>> begin SOURCE MATERIAL
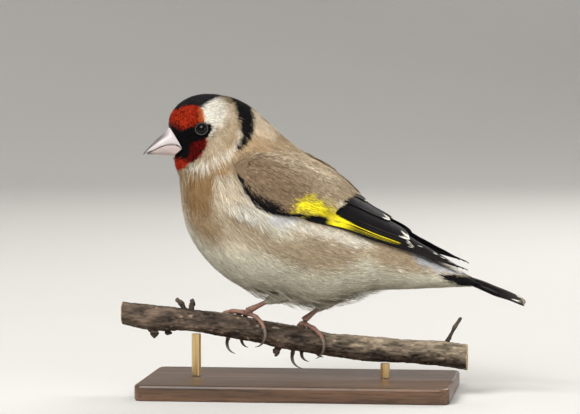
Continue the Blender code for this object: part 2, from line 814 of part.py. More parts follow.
def make_base():
    bpy.ops.mesh.primitive_cube_add(size=1.0)
    base = bpy.context.object
    base.name = "stand_base"
    base.data.transform(
        scaling(BASE_LENGTH * MM, BASE_WIDTH * MM, BASE_HEIGHT * MM, BASE_HEIGHT * MM / 2)
    )
    upright = base.modifiers.new("Corners", "BEVEL")
    upright.width = BASE_CORNER * MM
    upright.segments = 4
    upright.limit_method = "WEIGHT"
    weights = base.data.attributes.new("bevel_weight_edge", "FLOAT", "EDGE")
    for edge in base.data.edges:
        a, b = (base.data.vertices[k].co for k in edge.vertices)
        weights.data[edge.index].value = 1.0 if abs(a.z - b.z) > 0.001 else 0.0
    rim = base.modifiers.new("Rim", "BEVEL")
    rim.width = 0.8 * MM
    rim.segments = 2
    rim.limit_method = "ANGLE"
    rim.angle_limit = math.radians(60)
    return base


def scaling(x, y, z, lift):
    """A matrix that sizes a unit cube and lifts it."""
    made = Matrix.Diagonal((x, y, z, 1.0))
    made[2][3] = lift
    return made


def make_rod(name, x):
    z, radius = perch_at(x + np.linspace(-ROD_RADIUS, ROD_RADIUS, 5))
    low = BASE_HEIGHT + GAP
    high = float(np.min(z - radius)) - GAP
    bpy.ops.mesh.primitive_cylinder_add(
        vertices=16,
        radius=ROD_RADIUS * MM,
        depth=(high - low) * MM,
        location=(x * MM, 0.0, (low + high) / 2 * MM),
    )
    rod = bpy.context.object
    rod.name = name
    return rod


def finish(obj, colour, roughness, metallic=0.0):
    """Gives a piece its own material and smooth shading."""
    material = bpy.data.materials.new(obj.name)
    material.use_nodes = True
    shader = material.node_tree.nodes["Principled BSDF"]
    shader.inputs["Base Color"].default_value = (*colour, 1.0)
    shader.inputs["Roughness"].default_value = roughness
    shader.inputs["Metallic"].default_value = metallic
    obj.data.materials.clear()
    obj.data.materials.append(material)
    obj.data.shade_smooth()
    obj.data.set_sharp_from_angle(angle=math.radians(40))


def main():
    for old in list(bpy.data.objects):
        bpy.data.objects.remove(old)
    for old in list(bpy.data.collections):
        bpy.data.collections.remove(old)
    buff, brown, black = (0.62, 0.45, 0.28), (0.36, 0.25, 0.16), (0.02, 0.02, 0.022)
    horn, flesh = (0.80, 0.72, 0.68), (0.48, 0.30, 0.25)
    finish(make_head(), (0.55, 0.10, 0.06), 0.8)
    finish(make_neck(), buff, 0.8)
    finish(make_trunk(), (0.66, 0.55, 0.42), 0.8)
    finish(make_upper_bill(), horn, 0.4)
    finish(make_bill("bill_lower", LOWER_BILL, False, 9), horn, 0.4)
    for title, side, seed in (("left", -1, 14), ("right", 1, 18)):
        finish(make_eye("eye_" + title, side), (0.01, 0.008, 0.008), 0.05)
        finish(make_wing("wing_" + title, side, seed), brown, 0.7)
    finish(make_tail(), black, 0.6)
    for title, leg in (("left", LEFT_LEG), ("right", RIGHT_LEG)):
        finish(make_leg("leg_" + title, leg), flesh, 0.6)
        for toe in leg["toes"]:
            name = "claw_" + title + "_" + toe[0]
            finish(make_claw(name, leg, toe), (0.16, 0.12, 0.11), 0.4)
    finish(make_perch(), (0.23, 0.17, 0.14), 0.9)
    finish(make_base(), (0.12, 0.07, 0.04), 0.45)
    for number, x in enumerate(ROD_PLACES, start=1):
        finish(make_rod("stand_rod_" + str(number), x), (0.7, 0.52, 0.25), 0.3, 1.0)
    parts = bpy.data.collections.new("European goldfinch")
    bpy.context.scene.collection.children.link(parts)
    for obj in list(bpy.context.scene.collection.objects):
        bpy.context.scene.collection.objects.unlink(obj)
        parts.objects.link(obj)


main()
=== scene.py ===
"""The looks of a life-size European goldfinch that grips a cut length of branch on a display stand.

The bird looks along -X with its left side towards -Y. Numbers are in millimetres until a mesh is
made. Its shapes follow the sections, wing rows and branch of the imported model, whose box and nodes
the frame gives. Only the belly is slimmer, by up to 2 mm towards the vent, and the branch's upper
stubs lean and end a little differently. Both sides of the bird carry the same markings, laid out
on its flank view.
"""

import math

import bpy
import numpy as np
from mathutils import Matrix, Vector


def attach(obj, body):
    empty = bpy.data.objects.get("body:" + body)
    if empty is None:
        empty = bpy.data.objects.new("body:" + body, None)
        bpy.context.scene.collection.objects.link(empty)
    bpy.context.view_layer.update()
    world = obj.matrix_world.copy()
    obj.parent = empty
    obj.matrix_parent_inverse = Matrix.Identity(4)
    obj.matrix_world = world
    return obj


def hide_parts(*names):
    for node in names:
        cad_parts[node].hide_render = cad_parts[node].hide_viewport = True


bl_info = {
    "name": "Goldfinch looks",
    "version": (1, 0, 0),
    "blender": (4, 5, 0),
    "location": "3D View > Sidebar > Goldfinch",
    "description": "Plumage, horn, bark, stand and studio of a life-size goldfinch",
    "category": "Object",
}

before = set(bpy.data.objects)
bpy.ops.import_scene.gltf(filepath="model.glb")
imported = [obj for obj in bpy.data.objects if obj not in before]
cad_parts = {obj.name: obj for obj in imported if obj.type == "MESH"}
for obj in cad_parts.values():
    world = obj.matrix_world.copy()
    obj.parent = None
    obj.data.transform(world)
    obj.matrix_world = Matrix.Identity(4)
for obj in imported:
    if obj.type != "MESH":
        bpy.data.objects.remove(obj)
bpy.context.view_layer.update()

MM = 0.001
BODY = "root"
BIRD_RIGHT, BIRD_LEFT = 1, -1
SIDE_NAMES = {BIRD_LEFT: "left", BIRD_RIGHT: "right"}
UP = np.array((0.0, 0.0, 1.0))

# Sections of the body from the bill's base to the tail: top x and z, lowest x and z, half width,
# how much fuller it is below, and how far its sides lie behind its plane.
BODY_SECTIONS = (
    (-41.3, 84.1, -40.3, 74.6, 3.75, 0.10, 2.6),
    (-41.4, 87.4, -39.9, 73.1, 5.5, 0.06, 3.8),
    (-38.6, 91.3, -39.7, 71.7, 7.3, 0.08, 3.9),
    (-34.4, 93.7, -39.2, 70.6, 8.8, 0.12, 3.4),
    (-29.7, 94.5, -38.8, 69.6, 9.8, 0.14, 2.5),
    (-24.6, 94.0, -38.4, 68.6, 10.4, 0.15, 1.5),
    (-19.4, 92.4, -38.1, 67.5, 11.0, 0.13, 0.6),
    (-14.9, 89.7, -38.0, 66.2, 11.9, 0.10, 0.0),
    (-10.9, 86.1, -37.6, 63.4, 13.2, 0.06, 0.0),
    (-4.6, 80.4, -37.3, 58.8, 15.6, 0.05, 0.0),
    (2.2, 75.3, -35.3, 51.1, 17.4, 0.04, 0.0),
    (8.5, 70.9, -31.4, 44.5, 18.3, 0.04, 0.0),
    (13.1, 66.4, -25.0, 37.9, 18.4, 0.05, 0.0),
    (17.6, 61.3, -16.9, 33.1, 17.7, 0.06, 0.0),
    (22.0, 57.6, -6.6, 30.9, 16.3, 0.08, 0.0),
    (27.1, 54.3, 4.4, 28.5, 14.3, 0.10, 0.0),
    (32.4, 51.0, 14.2, 30.6, 12.0, 0.10, 0.0),
    (37.8, 47.2, 22.7, 33.0, 9.6, 0.08, 0.0),
    (44.1, 42.8, 31.5, 33.4, 7.6, 0.05, 0.0),
    (49.8, 39.7, 41.6, 33.9, 6.0, 0.02, 0.0),
    (52.9, 37.8, 48.8, 34.3, 5.0, 0.00, 0.0),
)
LAST = len(BODY_SECTIONS) - 1.0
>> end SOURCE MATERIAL
TASK TO COMPLETE -
Copy out exactly the lines from the one with "finish(make_base(), (0.12, 0.07, 0.04), 0.45)" through the one with "cad_parts[node].hide_render = cad_parts[node].hide_viewport", counting both ends, and no other lines.

COMPLETE ANSWER -
    finish(make_base(), (0.12, 0.07, 0.04), 0.45)
    for number, x in enumerate(ROD_PLACES, start=1):
        finish(make_rod("stand_rod_" + str(number), x), (0.7, 0.52, 0.25), 0.3, 1.0)
    parts = bpy.data.collections.new("European goldfinch")
    bpy.context.scene.collection.children.link(parts)
    for obj in list(bpy.context.scene.collection.objects):
        bpy.context.scene.collection.objects.unlink(obj)
        parts.objects.link(obj)


main()
=== scene.py ===
"""The looks of a life-size European goldfinch that grips a cut length of branch on a display stand.

The bird looks along -X with its left side towards -Y. Numbers are in millimetres until a mesh is
made. Its shapes follow the sections, wing rows and branch of the imported model, whose box and nodes
the frame gives. Only the belly is slimmer, by up to 2 mm towards the vent, and the branch's upper
stubs lean and end a little differently. Both sides of the bird carry the same markings, laid out
on its flank view.
"""

import math

import bpy
import numpy as np
from mathutils import Matrix, Vector


def attach(obj, body):
    empty = bpy.data.objects.get("body:" + body)
    if empty is None:
        empty = bpy.data.objects.new("body:" + body, None)
        bpy.context.scene.collection.objects.link(empty)
    bpy.context.view_layer.update()
    world = obj.matrix_world.copy()
    obj.parent = empty
    obj.matrix_parent_inverse = Matrix.Identity(4)
    obj.matrix_world = world
    return obj


def hide_parts(*names):
    for node in names:
        cad_parts[node].hide_render = cad_parts[node].hide_viewport = True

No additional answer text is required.